The Seventh Circuit closed the loophole pertaining to the successor liability notice requirement for purchasers of assets that come with a multiemployer union pension plan. In Tsareff v. Manweb Services, 794 F.3d 841 (7th Cir. 2015), the U.S. Court of Appeals for the Seventh Circuit held that under a successor liability theory, an asset purchaser can be liable for the seller’s withdrawal liability resulting from the asset sale provided that the buyer was aware of the seller’s “contingent” withdrawal liability.
Under the Employee Retirement Income Security Act (“ERISA”), as amended by the Multiemployer Pension Plan Amendments Act of 1980 (“MPPAA”), a plaintiff can bring an action to collect withdrawal liability from a defendant purchaser of assets. 29 U.S.C. §§ 1001-1461. The MPPAA consists of a series of amendments to ERISA aimed at minimizing the adverse consequences that result when individual employers terminate their participation in, or withdraw from, multiemployer plans. The MPPAA requires employers who withdraw to pay their share of “unfunded vested benefits” or withdrawal liability. Imposing successor liability for unpaid multiemployer pension fund contributions and withdrawal liability effectuates congressional policies and goals of relieving the financial burden placed upon the remaining contributors to a fund when one or more of them withdraws from the plan, avoiding a severe disincentive to new employers entering the plan, and preventing funding deficiencies.

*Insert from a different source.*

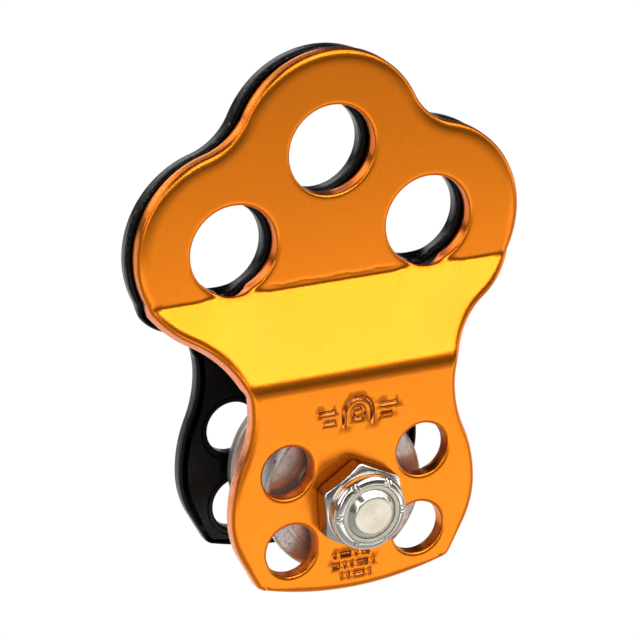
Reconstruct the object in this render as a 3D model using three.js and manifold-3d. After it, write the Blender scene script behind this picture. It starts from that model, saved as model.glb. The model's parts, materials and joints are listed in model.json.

The general common law rule of successor liability holds that, except for certain exceptions, where one company sells its assets to another company, the latter is not liable for the debts and liabilities of the seller. However, liability has been imposed upon successors beyond the bounds of the common law rule in a number of different employment-related contexts including that of withdrawal liability when: (1) the successor had notice of the claim before the acquisition and (2) there was substantial continuity in the operation of the business before and after the sale. The Tsareff decision addresses a liability loophole in the notice requirement that formerly excluded “contingent” liabilities such that multiemployer plan sponsors would be foreclosed in some situations from seeking withdrawal liability from asset purchasers who would otherwise qualify as successors, and the plans would be left holding the bag.

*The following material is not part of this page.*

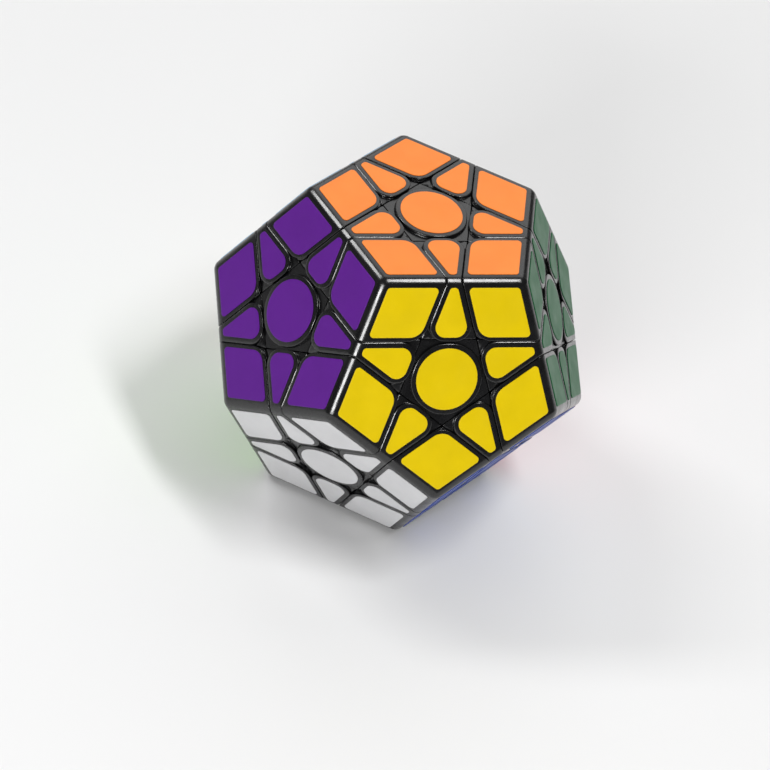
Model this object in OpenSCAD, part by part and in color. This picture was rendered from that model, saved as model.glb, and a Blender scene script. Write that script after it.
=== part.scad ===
// Dodecahedron twisty puzzle: a core with twelve sprung screws that hold twelve centres, which hold
// thirty edges, which hold twenty corners. Every face of the solid carries eleven stickers.
// Origin at the middle of the core, +Z along the axis of the top face, one flat face underneath.

/* [Body] */
// distance between two opposite faces, stickers included
across_faces = 66.8; // [50:0.1:90]
// distance from the middle of the puzzle to each of the twelve cuts, as a share of the inradius
cut_share = 0.651; // [0.63:0.001:0.68]
// clearance that each piece leaves on its own side of a cut
gap = 0.1; // [0.08:0.01:0.25]
// how far each arris of the body is planed back
arris_trim = 0.35; // [0.1:0.05:0.8]
// how far each vertex of the body is cut back
vertex_trim = 0.6; // [0.3:0.05:1.2]

/* [Mechanism] */
// outer radius of the ball-shaped shell in which the feet of edges and corners slide
foot_outer = 23; // [22.5:0.1:24]
// inner radius of that shell
foot_inner = 18; // [17.5:0.1:19]
// half angle of the cone that divides the necks above the shell
neck_angle = 44; // [42:0.5:46]
// half angle of the cone that divides the feet
foot_angle = 50; // [49:0.5:51]
// radius of the post between the block and the foot of an edge piece
edge_post_r = 2.8; // [2:0.1:3]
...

In Tsareff, plaintiff, Indiana Electrical Pension Benefit Plan (“the Plan”), through its trustee brought a successor liability action to collect withdrawal liability from defendant, ManWeb Services, Inc., for assets ManWeb acquired in an asset purchase agreement with Tiernan & Hoover. Tiernan & Hoover was a party to a collective bargaining agreement with Local 481, in accordance with which it made contributions to a multiemployer pension fund. After the acquisition, ManWeb did not make any contributions to the Plan. The district court granted ManWeb’s motion for summary judgment holding that ManWeb was not liable to the Plan as successor liability notice requirements excluded pre-acquisition notice of contingent liabilities. Thus, because the Plan did not assess the amount of Tiernan & Hoover’s withdrawal liability until after the asset purchase, it was impossible for ManWeb to have notice of any existing withdrawal liability despite the fact that the record showed that ManWeb had notice of Tiernan & Hoover’s potential or “contingent” withdrawal liability.

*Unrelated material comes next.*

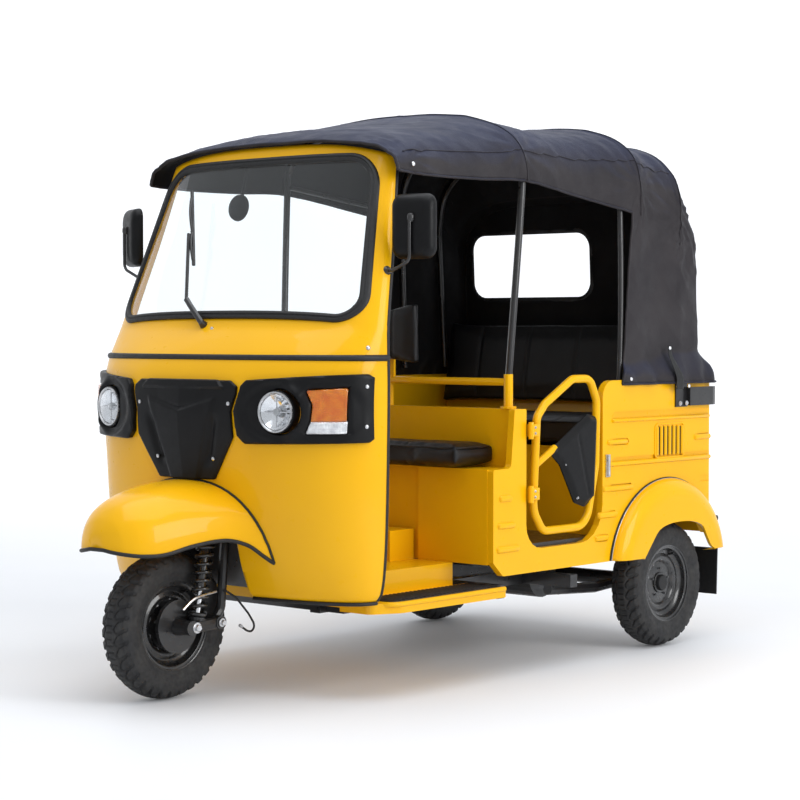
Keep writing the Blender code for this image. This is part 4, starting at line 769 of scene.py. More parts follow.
def make_cowl_trim():
    """Door seals down the cowl's rear edges, the belt moulding, and the edge strip under its foot."""
    seal = [rear_edge(height, -0.004) for height in spread(COWL_BASE_Z + 0.01, 1.715, 60)]
    make_piece("door_seals", "rubber", [(add_tube, path, 0.0075) for path in (seal, mirrored(seal))])
    make_piece("belt_moulding", "rubber", [(add_tube, cowl_outline(BELT_Z, 0.0015), 0.0105, 12)])
    left = [point for point in cowl_outline(COWL_BASE_Z + 0.002, -0.005, 161) if point.x > ARCH_HALF]
    make_piece("cowl_foot_strip", "rubber", [(add_tube, path, 0.006, 8) for path in (left, mirrored(left))])


# ---------------------------------------------------------------- canopy

# place, crown under ROOF_Z, half width over BODY_HALF, height where the side begins, roundness
CANOPY_ROWS = (
    (FRONT_AXLE_Y + 0.478, 0.150, -0.022, 1.690, 2.8),
    (FRONT_AXLE_Y + 0.536, 0.120, -0.022, 1.686, 2.8),
    (FRONT_AXLE_Y + 0.660, 0.084, -0.022, 1.682, 2.7),
    (FRONT_AXLE_Y + 0.900, 0.046, -0.024, 1.684, 2.6),
    (REAR_AXLE_Y - 0.850, 0.012, -0.026, 1.690, 2.65),
    (REAR_AXLE_Y - 0.510, 0.014, -0.022, 1.648, 2.9),
    (REAR_AXLE_Y - 0.180, 0.022, -0.016, 1.600, 3.4),
    (REAR_AXLE_Y - 0.050, 0.050, -0.014, 1.560, 3.5),
    (REAR_AXLE_Y + 0.070, 0.070, -0.006, 1.500, 3.7),
    (REAR_AXLE_Y + 0.128, 0.150, -0.010, 1.440, 3.7),
    (REAR_AXLE_Y + 0.168, 0.240, -0.014, 1.400, 3.7),
)
HOOP_PLACES = (REAR_AXLE_Y - 0.850, REAR_AXLE_Y - 0.180, REAR_AXLE_Y + 0.070)
CANOPY_FRONT = CANOPY_ROWS[0][0]
CANOPY_END = CANOPY_ROWS[-1][0]
CORNER_RADIUS = 0.030
CURTAIN_PLACE = REAR_AXLE_Y - 0.226
SKIRT_Z = 0.985
SEAM_X = 0.555
WINDOW = (-0.512, 0.078, 1.312, 1.568)
ROOF_COLUMNS = 141
CURTAIN_ROWS = 60
SNAP = ((0, 4.5), (2.625, 4.2), (5.25, 3), (6.75, 1.4), (7.5, 0), (7.5, -1), (0, -1))
SNAP_PLACES = (
    (0.585, -0.466, 1.712), (0.6135, 0.716, 1.003), (0.609, 0.972, 1.114), (0.6265, 0.996, 0.972),
    (0.6265, 1.075, 0.972),
)
STRAP_ROUTE = (
    (0.606, 0.972, 1.122), (0.611, 0.974, 1.085), (0.627, 0.988, 1.040), (0.634, 1.002, 1.005),
    (0.631, 1.006, 0.962),
)
REAR_POST = ((0.556, 0.722, 1.640), (0.560, 0.724, 1.40), (0.563, 0.718, 1.15), (0.566, 0.705, 0.975))
# front, rear and depth of the cloth's sag in each span
SAGS = (
    (CANOPY_FRONT + 0.02, HOOP_PLACES[0], 0.013), (HOOP_PLACES[0], HOOP_PLACES[1], 0.026),
    (HOOP_PLACES[1], HOOP_PLACES[2], 0.016), (HOOP_PLACES[2], CANOPY_END, 0.004),
)
# place, height, size and number of the creases that run out from a point under tension
FOLDS = (
    *((place, 1.80 - 0.09 * k, 0.0035, 11 + 2 * k) for k, place in enumerate(HOOP_PLACES)),
    (CANOPY_FRONT + 0.05, 1.72, 0.0045, 15), (REAR_AXLE_Y + 0.17, 1.56, 0.004, 12),
)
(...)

The appellate court reversed on this issue holding that the district court abused its discretion in concluding that the successor was not liable to the Plan because notice of “contingent” withdrawal liability satisfied the MPPAA successor liability notice requirement. Since successor liability is an equitable doctrine, the appellate court balanced the need to vindicate important federal statutory policies with equitable considerations. Because the assessment of withdrawal liability is triggered by an employer’s withdrawal from a multiemployer plan, whether or not the precise amount of withdrawal liability is ascertainable prior to the employer’s asset sale depends on whether withdrawal occurs before or after the asset sale takes place. The precise amount of withdrawal liability is not ascertainable pre-acquisition if, as here, the employer is found to have withdrawn after it has sold its assets. Therefore, the appellate court held that notice of “contingent” withdrawal liability satisfies the successor liability notice requirement under this scenario. Applying this rule to Tsareff, the Court held that ManWeb had notice of Tiernan & Hoover’s “contingent” withdrawal liability. ManWeb owners were aware that Tiernan & Hoover was a union-affiliated company and conducted an analysis of the union-related obligations, including discussing unfunded pension liabilities. Further the “contingent” withdrawal liability was explicitly included in the asset purchase agreement.
For prospective purchasers of assets who have notice that the seller may have a potential or contingent liability upon withdrawal of a multiemployer pension plan, this Seventh Circuit opinion solidifies that you will satisfy the notice requirement of the two-part test in holding purchaser’s liable for the sellers unpaid withdrawal liability. This decision underscores the importance of assessing the seller’s obligations and obtaining a withdrawal liability estimate (as required by ERISA) from the Plan prior to purchase.